Bradley Cox, STD program coordinator for Richmond and Henrico heath districts, at the Richmond City Health District offices in Richmond, Va., April 22, 2022. (Parker Michels-Boyce for the Virginia Mercury)

The state’s STD testing data highlights the shifting focus. In 2020 and 2021, there was a 24 percent decline in the number of average monthly tests compared to the two years prior. It’s likely the trend was short-lived, and testing so far this year is closer to pre-pandemic levels, according to Tammie Smith, a spokesperson for VDH. But given the lag during the pandemic, some officials are still afraid the state is facing blind spots when it comes to new cases. 

Cox pointed to chlamydia as one example. While new gonorrhea infections soared in 2020 and syphilis remained largely unchanged despite the decrease in testing, chlamydia rates suddenly and inexplicably took a nosedive. Of the three, it’s also the least likely to result in noticeable symptoms. Cox said the decline likely had less to do with a true reduction in transmission and more to do with a drop in the number of people being tested for the disease.

Like many health officials, he’s hoping Virginia will avoid another COVID surge, allowing local agencies to continue shifting their focus back to other vital day-to-day work. The rise in gonorrhea is a new frontier of concern, especially after Richmond-Henrico was forced to cut back tracing efforts during the pandemic. And unlike syphilis, it’s a disease that’s developed resistance to many of the antibiotics used to treat it, making new infections particularly hard to combat.  

But syphilis still remains a major concern. In 2021, the state’s health department assembled a taskforce to review congenital cases of the disease along with examples of HIV passed from mother to child. The goal, according to Smith, is to review whether there were missed opportunities to prevent the disease and find ways for improving pre- and post-birth care throughout Virginia.

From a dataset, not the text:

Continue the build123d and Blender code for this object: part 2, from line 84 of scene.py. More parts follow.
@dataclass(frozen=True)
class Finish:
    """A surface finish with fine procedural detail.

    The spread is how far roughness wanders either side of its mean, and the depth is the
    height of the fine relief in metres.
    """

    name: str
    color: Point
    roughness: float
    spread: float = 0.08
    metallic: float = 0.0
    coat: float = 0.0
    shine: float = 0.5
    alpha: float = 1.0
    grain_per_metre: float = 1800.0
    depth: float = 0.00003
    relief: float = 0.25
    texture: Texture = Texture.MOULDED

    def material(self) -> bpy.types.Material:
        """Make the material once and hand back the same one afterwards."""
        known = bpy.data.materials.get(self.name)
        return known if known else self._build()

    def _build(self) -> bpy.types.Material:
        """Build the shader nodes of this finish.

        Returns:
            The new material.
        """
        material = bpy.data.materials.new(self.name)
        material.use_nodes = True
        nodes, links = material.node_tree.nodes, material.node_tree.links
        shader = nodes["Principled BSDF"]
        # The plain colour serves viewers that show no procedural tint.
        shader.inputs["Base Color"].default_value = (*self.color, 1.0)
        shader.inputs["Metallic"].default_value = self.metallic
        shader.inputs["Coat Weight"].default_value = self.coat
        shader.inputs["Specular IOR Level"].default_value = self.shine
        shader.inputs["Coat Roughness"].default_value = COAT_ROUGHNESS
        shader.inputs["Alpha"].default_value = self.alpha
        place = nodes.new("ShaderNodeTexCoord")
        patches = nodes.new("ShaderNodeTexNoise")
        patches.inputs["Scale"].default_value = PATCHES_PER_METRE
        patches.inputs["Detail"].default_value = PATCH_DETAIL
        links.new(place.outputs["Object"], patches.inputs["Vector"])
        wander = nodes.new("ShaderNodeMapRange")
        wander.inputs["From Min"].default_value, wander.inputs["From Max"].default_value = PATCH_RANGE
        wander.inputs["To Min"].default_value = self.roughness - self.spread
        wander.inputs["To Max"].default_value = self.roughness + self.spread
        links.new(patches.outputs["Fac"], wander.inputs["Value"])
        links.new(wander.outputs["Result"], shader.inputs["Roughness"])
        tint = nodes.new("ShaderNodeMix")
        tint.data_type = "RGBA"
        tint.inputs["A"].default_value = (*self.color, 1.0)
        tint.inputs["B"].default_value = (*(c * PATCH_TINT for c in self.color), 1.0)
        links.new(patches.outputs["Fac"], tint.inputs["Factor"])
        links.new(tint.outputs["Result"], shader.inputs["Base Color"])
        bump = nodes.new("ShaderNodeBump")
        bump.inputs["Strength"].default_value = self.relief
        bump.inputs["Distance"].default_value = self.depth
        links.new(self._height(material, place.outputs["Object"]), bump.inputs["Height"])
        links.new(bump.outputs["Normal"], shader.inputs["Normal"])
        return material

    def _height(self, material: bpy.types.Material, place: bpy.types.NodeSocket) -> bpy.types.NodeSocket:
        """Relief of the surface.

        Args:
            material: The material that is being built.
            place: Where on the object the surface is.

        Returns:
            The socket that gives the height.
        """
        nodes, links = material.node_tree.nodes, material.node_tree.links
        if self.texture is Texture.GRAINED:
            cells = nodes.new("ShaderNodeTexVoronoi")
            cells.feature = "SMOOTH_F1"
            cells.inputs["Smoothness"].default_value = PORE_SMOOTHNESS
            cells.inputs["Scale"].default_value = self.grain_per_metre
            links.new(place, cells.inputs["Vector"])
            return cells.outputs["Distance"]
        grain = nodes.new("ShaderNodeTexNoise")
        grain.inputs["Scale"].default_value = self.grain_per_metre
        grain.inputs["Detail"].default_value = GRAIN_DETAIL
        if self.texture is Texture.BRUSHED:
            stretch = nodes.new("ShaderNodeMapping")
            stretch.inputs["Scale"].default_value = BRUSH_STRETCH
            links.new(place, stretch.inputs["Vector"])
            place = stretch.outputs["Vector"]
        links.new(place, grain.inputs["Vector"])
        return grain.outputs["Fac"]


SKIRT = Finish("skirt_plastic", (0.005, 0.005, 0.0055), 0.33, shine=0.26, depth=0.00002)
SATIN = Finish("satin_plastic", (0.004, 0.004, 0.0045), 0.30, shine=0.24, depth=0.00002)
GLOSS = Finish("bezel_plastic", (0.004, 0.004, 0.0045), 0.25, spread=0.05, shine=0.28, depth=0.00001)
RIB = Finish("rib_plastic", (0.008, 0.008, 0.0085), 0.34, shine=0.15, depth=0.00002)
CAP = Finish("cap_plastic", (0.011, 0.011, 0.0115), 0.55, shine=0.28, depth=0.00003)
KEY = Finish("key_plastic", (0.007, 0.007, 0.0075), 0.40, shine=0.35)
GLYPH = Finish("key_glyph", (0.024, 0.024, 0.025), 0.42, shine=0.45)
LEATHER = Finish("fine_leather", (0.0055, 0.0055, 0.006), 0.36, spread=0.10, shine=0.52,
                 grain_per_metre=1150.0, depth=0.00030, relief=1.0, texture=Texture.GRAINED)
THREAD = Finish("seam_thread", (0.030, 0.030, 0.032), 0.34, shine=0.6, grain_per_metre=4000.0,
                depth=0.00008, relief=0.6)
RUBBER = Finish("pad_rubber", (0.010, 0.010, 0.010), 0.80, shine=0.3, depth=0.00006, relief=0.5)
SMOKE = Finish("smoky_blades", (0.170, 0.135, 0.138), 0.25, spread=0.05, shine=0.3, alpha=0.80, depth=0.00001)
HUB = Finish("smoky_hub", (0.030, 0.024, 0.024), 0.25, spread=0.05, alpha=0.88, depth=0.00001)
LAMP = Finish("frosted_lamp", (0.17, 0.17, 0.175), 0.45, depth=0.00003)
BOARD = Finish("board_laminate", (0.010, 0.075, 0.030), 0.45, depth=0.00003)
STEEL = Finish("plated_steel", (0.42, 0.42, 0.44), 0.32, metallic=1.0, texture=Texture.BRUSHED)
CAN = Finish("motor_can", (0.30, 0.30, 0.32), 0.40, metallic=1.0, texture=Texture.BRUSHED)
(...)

Thanks to more than $4.5 million in pandemic emergency funding, the state will also be hiring more than 30 new disease intervention specialists and six coordinators to expand STD prevention efforts. While the one-time allocation is set to expire in 2025, for Cox, it will mean doubling his full staffing from 5 to 10 positions. 

It’s not clear whether it will be enough to reverse the state’s ongoing growth. But for local health departments, it could make a real difference in connecting with more patients.

“Folks who are disproportionately impacted by STIs — those communities are the same communities who are disproportionately impacted by things like lead poisoning and air pollution and other co-occuring conditions,” Cox said. “And it really speaks to why we want to focus on population health and what we can do to address the barriers that are keeping them from accessing the medical system.”